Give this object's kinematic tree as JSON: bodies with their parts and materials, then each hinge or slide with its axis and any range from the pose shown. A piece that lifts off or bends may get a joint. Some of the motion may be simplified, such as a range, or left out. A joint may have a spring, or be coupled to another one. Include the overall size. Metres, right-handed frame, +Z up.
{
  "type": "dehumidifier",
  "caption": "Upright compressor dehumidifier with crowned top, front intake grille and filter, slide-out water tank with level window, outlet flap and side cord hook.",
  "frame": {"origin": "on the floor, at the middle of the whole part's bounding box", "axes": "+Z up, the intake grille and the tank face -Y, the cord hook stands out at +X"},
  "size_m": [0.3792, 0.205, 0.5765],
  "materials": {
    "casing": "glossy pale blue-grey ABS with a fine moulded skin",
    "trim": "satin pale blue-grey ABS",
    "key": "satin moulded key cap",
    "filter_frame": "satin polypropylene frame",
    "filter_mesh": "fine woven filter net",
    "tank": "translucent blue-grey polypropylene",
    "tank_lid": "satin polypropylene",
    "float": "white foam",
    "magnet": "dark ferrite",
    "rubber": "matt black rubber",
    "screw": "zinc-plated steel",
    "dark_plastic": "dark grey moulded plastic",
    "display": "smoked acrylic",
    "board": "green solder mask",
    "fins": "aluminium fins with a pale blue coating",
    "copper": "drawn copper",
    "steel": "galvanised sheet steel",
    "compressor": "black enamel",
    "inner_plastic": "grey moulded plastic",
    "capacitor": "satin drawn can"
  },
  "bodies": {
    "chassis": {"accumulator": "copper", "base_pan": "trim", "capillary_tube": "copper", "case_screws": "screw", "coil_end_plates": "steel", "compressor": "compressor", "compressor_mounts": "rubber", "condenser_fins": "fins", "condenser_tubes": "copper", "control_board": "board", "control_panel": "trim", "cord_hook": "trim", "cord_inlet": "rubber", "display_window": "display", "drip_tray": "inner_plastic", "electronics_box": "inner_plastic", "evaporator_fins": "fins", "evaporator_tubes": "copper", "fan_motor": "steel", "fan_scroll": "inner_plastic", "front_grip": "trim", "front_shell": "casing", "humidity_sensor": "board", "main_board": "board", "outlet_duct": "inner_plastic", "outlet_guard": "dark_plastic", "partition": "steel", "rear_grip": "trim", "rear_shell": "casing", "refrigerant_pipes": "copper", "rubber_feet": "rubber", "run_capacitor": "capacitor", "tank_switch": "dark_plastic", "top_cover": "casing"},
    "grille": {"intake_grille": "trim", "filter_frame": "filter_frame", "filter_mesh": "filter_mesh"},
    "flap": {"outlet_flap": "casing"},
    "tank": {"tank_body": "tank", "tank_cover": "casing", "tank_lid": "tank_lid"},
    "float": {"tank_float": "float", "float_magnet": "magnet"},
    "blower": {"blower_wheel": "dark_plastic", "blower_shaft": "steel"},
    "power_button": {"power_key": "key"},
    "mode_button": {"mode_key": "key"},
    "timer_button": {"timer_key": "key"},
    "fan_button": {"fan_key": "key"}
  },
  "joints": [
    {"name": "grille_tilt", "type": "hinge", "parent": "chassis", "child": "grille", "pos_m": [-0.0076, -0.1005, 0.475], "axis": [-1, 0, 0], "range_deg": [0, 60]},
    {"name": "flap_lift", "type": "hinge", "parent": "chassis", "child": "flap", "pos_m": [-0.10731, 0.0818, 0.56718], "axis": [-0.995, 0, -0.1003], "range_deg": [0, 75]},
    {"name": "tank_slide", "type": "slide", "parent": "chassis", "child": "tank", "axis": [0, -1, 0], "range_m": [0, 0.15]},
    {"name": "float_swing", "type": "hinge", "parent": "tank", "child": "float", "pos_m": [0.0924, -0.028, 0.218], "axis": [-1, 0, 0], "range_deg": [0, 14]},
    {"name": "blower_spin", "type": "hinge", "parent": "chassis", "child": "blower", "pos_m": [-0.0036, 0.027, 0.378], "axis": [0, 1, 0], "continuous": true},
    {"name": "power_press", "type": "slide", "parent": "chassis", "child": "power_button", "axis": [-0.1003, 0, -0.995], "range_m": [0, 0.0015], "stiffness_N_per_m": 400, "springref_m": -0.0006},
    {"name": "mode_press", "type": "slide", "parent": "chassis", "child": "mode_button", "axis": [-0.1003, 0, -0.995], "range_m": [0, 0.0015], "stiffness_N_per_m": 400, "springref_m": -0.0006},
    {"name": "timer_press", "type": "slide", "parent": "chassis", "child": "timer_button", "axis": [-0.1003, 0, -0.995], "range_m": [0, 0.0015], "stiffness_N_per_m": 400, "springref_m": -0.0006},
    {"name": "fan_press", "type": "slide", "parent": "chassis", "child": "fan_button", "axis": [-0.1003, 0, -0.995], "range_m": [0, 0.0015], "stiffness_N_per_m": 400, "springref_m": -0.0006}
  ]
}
※ ※ ※
#### Request:
Your task is to repeat the data exactly; please include every line.

#### Solution for this problem:
Give this object's kinematic tree as JSON: bodies with their parts and materials, then each hinge or slide with its axis and any range from the pose shown. A piece that lifts off or bends may get a joint. Some of the motion may be simplified, such as a range, or left out. A joint may have a spring, or be coupled to another one. Include the overall size. Metres, right-handed frame, +Z up.
{
  "type": "dehumidifier",
  "caption": "Upright compressor dehumidifier with crowned top, front intake grille and filter, slide-out water tank with level window, outlet flap and side cord hook.",
  "frame": {"origin": "on the floor, at the middle of the whole part's bounding box", "axes": "+Z up, the intake grille and the tank face -Y, the cord hook stands out at +X"},
  "size_m": [0.3792, 0.205, 0.5765],
  "materials": {
    "casing": "glossy pale blue-grey ABS with a fine moulded skin",
    "trim": "satin pale blue-grey ABS",
    "key": "satin moulded key cap",
    "filter_frame": "satin polypropylene frame",
    "filter_mesh": "fine woven filter net",
    "tank": "translucent blue-grey polypropylene",
    "tank_lid": "satin polypropylene",
    "float": "white foam",
    "magnet": "dark ferrite",
    "rubber": "matt black rubber",
    "screw": "zinc-plated steel",
    "dark_plastic": "dark grey moulded plastic",
    "display": "smoked acrylic",
    "board": "green solder mask",
    "fins": "aluminium fins with a pale blue coating",
    "copper": "drawn copper",
    "steel": "galvanised sheet steel",
    "compressor": "black enamel",
    "inner_plastic": "grey moulded plastic",
    "capacitor": "satin drawn can"
  },
  "bodies": {
    "chassis": {"accumulator": "copper", "base_pan": "trim", "capillary_tube": "copper", "case_screws": "screw", "coil_end_plates": "steel", "compressor": "compressor", "compressor_mounts": "rubber", "condenser_fins": "fins", "condenser_tubes": "copper", "control_board": "board", "control_panel": "trim", "cord_hook": "trim", "cord_inlet": "rubber", "display_window": "display", "drip_tray": "inner_plastic", "electronics_box": "inner_plastic", "evaporator_fins": "fins", "evaporator_tubes": "copper", "fan_motor": "steel", "fan_scroll": "inner_plastic", "front_grip": "trim", "front_shell": "casing", "humidity_sensor": "board", "main_board": "board", "outlet_duct": "inner_plastic", "outlet_guard": "dark_plastic", "partition": "steel", "rear_grip": "trim", "rear_shell": "casing", "refrigerant_pipes": "copper", "rubber_feet": "rubber", "run_capacitor": "capacitor", "tank_switch": "dark_plastic", "top_cover": "casing"},
    "grille": {"intake_grille": "trim", "filter_frame": "filter_frame", "filter_mesh": "filter_mesh"},
    "flap": {"outlet_flap": "casing"},
    "tank": {"tank_body": "tank", "tank_cover": "casing", "tank_lid": "tank_lid"},
    "float": {"tank_float": "float", "float_magnet": "magnet"},
    "blower": {"blower_wheel": "dark_plastic", "blower_shaft": "steel"},
    "power_button": {"power_key": "key"},
    "mode_button": {"mode_key": "key"},
    "timer_button": {"timer_key": "key"},
    "fan_button": {"fan_key": "key"}
  },
  "joints": [
    {"name": "grille_tilt", "type": "hinge", "parent": "chassis", "child": "grille", "pos_m": [-0.0076, -0.1005, 0.475], "axis": [-1, 0, 0], "range_deg": [0, 60]},
    {"name": "flap_lift", "type": "hinge", "parent": "chassis", "child": "flap", "pos_m": [-0.10731, 0.0818, 0.56718], "axis": [-0.995, 0, -0.1003], "range_deg": [0, 75]},
    {"name": "tank_slide", "type": "slide", "parent": "chassis", "child": "tank", "axis": [0, -1, 0], "range_m": [0, 0.15]},
    {"name": "float_swing", "type": "hinge", "parent": "tank", "child": "float", "pos_m": [0.0924, -0.028, 0.218], "axis": [-1, 0, 0], "range_deg": [0, 14]},
    {"name": "blower_spin", "type": "hinge", "parent": "chassis", "child": "blower", "pos_m": [-0.0036, 0.027, 0.378], "axis": [0, 1, 0], "continuous": true},
    {"name": "power_press", "type": "slide", "parent": "chassis", "child": "power_button", "axis": [-0.1003, 0, -0.995], "range_m": [0, 0.0015], "stiffness_N_per_m": 400, "springref_m": -0.0006},
    {"name": "mode_press", "type": "slide", "parent": "chassis", "child": "mode_button", "axis": [-0.1003, 0, -0.995], "range_m": [0, 0.0015], "stiffness_N_per_m": 400, "springref_m": -0.0006},
    {"name": "timer_press", "type": "slide", "parent": "chassis", "child": "timer_button", "axis": [-0.1003, 0, -0.995], "range_m": [0, 0.0015], "stiffness_N_per_m": 400, "springref_m": -0.0006},
    {"name": "fan_press", "type": "slide", "parent": "chassis", "child": "fan_button", "axis": [-0.1003, 0, -0.995], "range_m": [0, 0.0015], "stiffness_N_per_m": 400, "springref_m": -0.0006}
  ]
}